*What the task requires*. Pull out every line containing the string "part".

*Recorded information*.
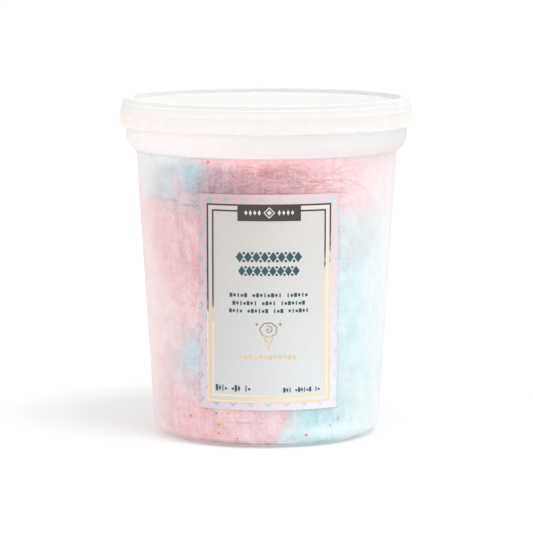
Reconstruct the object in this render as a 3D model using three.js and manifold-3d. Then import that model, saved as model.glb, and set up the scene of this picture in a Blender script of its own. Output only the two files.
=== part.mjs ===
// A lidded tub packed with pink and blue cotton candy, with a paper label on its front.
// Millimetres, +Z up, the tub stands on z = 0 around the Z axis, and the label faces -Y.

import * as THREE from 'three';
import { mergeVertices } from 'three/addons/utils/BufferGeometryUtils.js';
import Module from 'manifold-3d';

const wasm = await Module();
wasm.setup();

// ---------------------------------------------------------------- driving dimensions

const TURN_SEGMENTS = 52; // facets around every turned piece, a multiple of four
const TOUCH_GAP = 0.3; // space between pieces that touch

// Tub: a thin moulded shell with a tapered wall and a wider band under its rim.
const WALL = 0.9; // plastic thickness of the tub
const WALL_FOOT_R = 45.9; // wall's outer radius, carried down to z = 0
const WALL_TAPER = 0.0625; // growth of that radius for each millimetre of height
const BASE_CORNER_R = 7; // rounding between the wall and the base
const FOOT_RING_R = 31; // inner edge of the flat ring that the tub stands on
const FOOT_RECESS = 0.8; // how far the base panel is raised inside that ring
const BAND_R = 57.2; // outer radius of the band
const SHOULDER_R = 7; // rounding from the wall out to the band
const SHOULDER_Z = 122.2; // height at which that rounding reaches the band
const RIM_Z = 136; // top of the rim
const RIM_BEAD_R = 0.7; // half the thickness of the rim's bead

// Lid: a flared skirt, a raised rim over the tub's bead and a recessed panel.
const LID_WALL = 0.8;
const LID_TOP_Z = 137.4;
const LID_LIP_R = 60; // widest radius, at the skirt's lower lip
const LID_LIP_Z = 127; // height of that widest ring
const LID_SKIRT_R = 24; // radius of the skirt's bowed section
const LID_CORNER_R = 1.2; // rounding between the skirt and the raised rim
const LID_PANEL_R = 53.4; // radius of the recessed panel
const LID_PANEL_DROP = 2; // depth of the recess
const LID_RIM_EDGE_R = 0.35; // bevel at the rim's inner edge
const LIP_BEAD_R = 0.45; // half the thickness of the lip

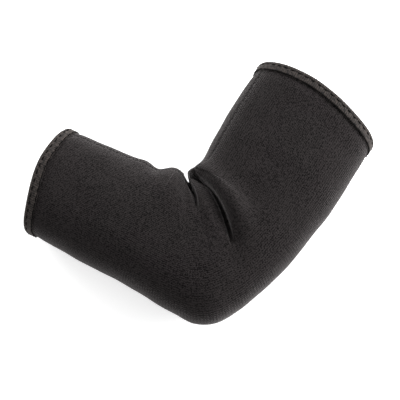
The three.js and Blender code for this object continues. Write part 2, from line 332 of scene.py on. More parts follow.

*Result of the exercise*.
=== part.mjs ===
The three.js and Blender code for this object continues. Write part 2, from line 332 of scene.py on. More parts follow.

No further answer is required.